53-Year NY Curse SHATTERED

When a franchise finally breaks a 53-year title drought in a city that treats sports as a civic religion, you do not just get a win—you get a collective eruption that spills from the arena into the streets and, soon after, onto the Canyon of Heroes.

Key Points

  • The New York Knicks have secured their first NBA championship since 1973, ending a 53-year drought that has defined generations of fandom.[2][3]
  • The win triggered immediate, mass street celebrations across Manhattan, with fans flooding the areas around Madison Square Garden and beyond.[5]
  • New York City’s mayor, Zohran Mamdani, has formally announced a Knicks ticker-tape parade and civic ceremony, converting anticipation into official policy.[6][7]
  • This will be the first full-fledged championship parade in Knicks history, turning decades of deferred hope into a rare shared civic ritual.[8]

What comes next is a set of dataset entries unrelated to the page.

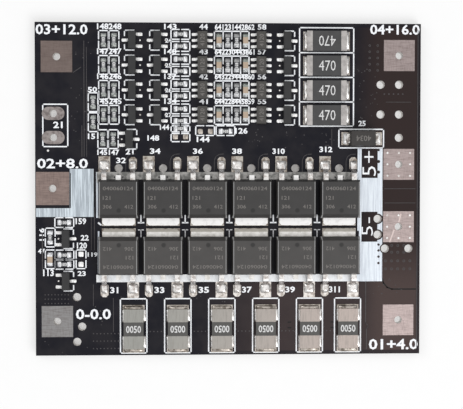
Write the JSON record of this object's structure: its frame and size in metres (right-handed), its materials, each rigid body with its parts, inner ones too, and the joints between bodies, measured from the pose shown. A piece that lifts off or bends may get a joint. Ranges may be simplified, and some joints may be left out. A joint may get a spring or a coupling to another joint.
{
  "type": "battery management board",
  "caption": "Flat rectangular circuit board that protects and balances a battery pack, with rows of power transistors, chip resistors and square copper pads for its wires.",
  "frame": {"origin": "middle of the board's underside", "axes": "+X along the board's long side towards the output pads, +Y towards the edge with the balance resistors, +Z out of the component side"},
  "size_m": [0.062, 0.0534, 0.004],
  "materials": {
    "board": "black solder mask on glass-epoxy laminate",
    "wire_pad": "brushed bare copper",
    "switch_pad": "brushed bare copper",
    "battery_strip": "levelled solder, streaked",
    "output_strip": "levelled solder, streaked",
    "power_case": "moulded epoxy, fine matt",
    "power_tab": "tinned copper",
    "power_lead": "tinned copper",
    "power_land": "levelled solder",
    "balance_body": "coated ceramic",
    "balance_end": "tinned",
    "shunt_coat": "coated metal element",
    "shunt_terminal": "tinned copper",
    "diode_case": "moulded epoxy",
    "diode_terminal": "tinned copper",
    "monitor_case": "moulded epoxy",
    "monitor_lead": "tinned",
    "transistor_case": "moulded epoxy",
    "transistor_lead": "tinned",
    "chip_resistor": "glazed ceramic",
    "chip_resistor_end": "tinned",
    "chip_capacitor": "tan ceramic",
    "chip_capacitor_end": "tinned",
    "component_land": "levelled solder"
  },
  "bodies": {
    "root": {"balance_resistor_1": "balance_body", "balance_resistor_2": "balance_body", "balance_resistor_3": "balance_body", "balance_resistor_4": "balance_body", "balance_resistor_ends": "balance_end", "battery_strip": "battery_strip", "chip_capacitor_bodies": "chip_capacitor", "chip_capacitor_ends": "chip_capacitor_end", "chip_resistor_bodies": "chip_resistor", "chip_resistor_ends": "chip_resistor_end", "component_lands": "component_land", "diode_case": "diode_case", "diode_terminals": "diode_terminal", "monitor_cases": "monitor_case", "monitor_leads": "monitor_lead", "mosfet_case_01": "power_case", "mosfet_case_02": "power_case", "mosfet_case_03": "power_case", "mosfet_case_04": "power_case", "mosfet_case_05": "power_case", "mosfet_case_06": "power_case", "mosfet_case_07": "power_case", "mosfet_case_08": "power_case", "mosfet_case_09": "power_case", "mosfet_case_10": "power_case", "mosfet_case_11": "power_case", "mosfet_case_12": "power_case", "mosfet_lands": "power_land", "mosfet_leads": "power_lead", "mosfet_tab_01": "power_tab", "mosfet_tab_02": "power_tab", "mosfet_tab_03": "power_tab", "mosfet_tab_04": "power_tab", "mosfet_tab_05": "power_tab", "mosfet_tab_06": "power_tab", "mosfet_tab_07": "power_tab", "mosfet_tab_08": "power_tab", "mosfet_tab_09": "power_tab", "mosfet_tab_10": "power_tab", "mosfet_tab_11": "power_tab", "mosfet_tab_12": "power_tab", "output_strip": "output_strip", "pcb": "board", "shunt_body_1": "shunt_coat", "shunt_body_2": "shunt_coat", "shunt_body_3": "shunt_coat", "shunt_body_4": "shunt_coat", "shunt_body_5": "shunt_coat", "shunt_body_6": "shunt_coat", "shunt_terminals": "shunt_terminal", "switch_pads": "switch_pad", "transistor_cases": "transistor_case", "transistor_leads": "transistor_lead", "wire_pads": "wire_pad"}
  },
  "joints": []
}
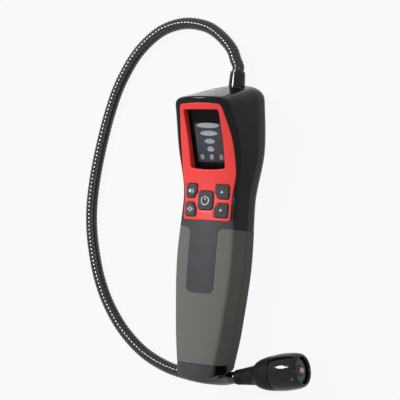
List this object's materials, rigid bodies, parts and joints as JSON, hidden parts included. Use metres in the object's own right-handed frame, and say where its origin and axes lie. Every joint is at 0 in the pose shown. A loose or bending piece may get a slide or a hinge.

A drought broken, a city unleashed

The core fact is uncontested: the New York Knicks are NBA champions again. In Game 5 of the Finals, they closed out the San Antonio Spurs 94–90, winning the series 4–1 and capturing their third title in franchise history.[2][3] It is the first since 1973, a 53-year gap that has loomed over both the organization and its fan base. That time scale matters. It means most living Knicks fans had never seen a title; the drought became part of New York’s self-understanding, shorthand for frustration and loyalty tested but not broken.

The trophy presentation on the floor made that history explicit. Commissioner Adam Silver handed the Larry O’Brien Trophy to Knicks leadership as the arena roared.[2] Owner Jim Dolan, long a lightning rod, struck a rare communal tone, saying he “saw a team” that “beat a team the whole time,” a nod to the collective identity the franchise has tried to rebuild.[1] President Leon Rose echoed the theme, praising the “family atmosphere” and willingness to sacrifice that underpinned a 16–3 playoff run.[1] Head coach Mike Brown called the moment “surreal,” and star big man Karl-Anthony Towns framed it in almost fatalistic terms: “It is written. This was written for New York and we went and got it done today.”[1]

Those are not just victory-lap clichés; they are an attempt to articulate why this particular title feels like the end of a long, shared ordeal. For New York, the championship is not a sudden surprise. It is the payoff to decades spent watching other cities host parades while Knicks fans sat with their what-ifs.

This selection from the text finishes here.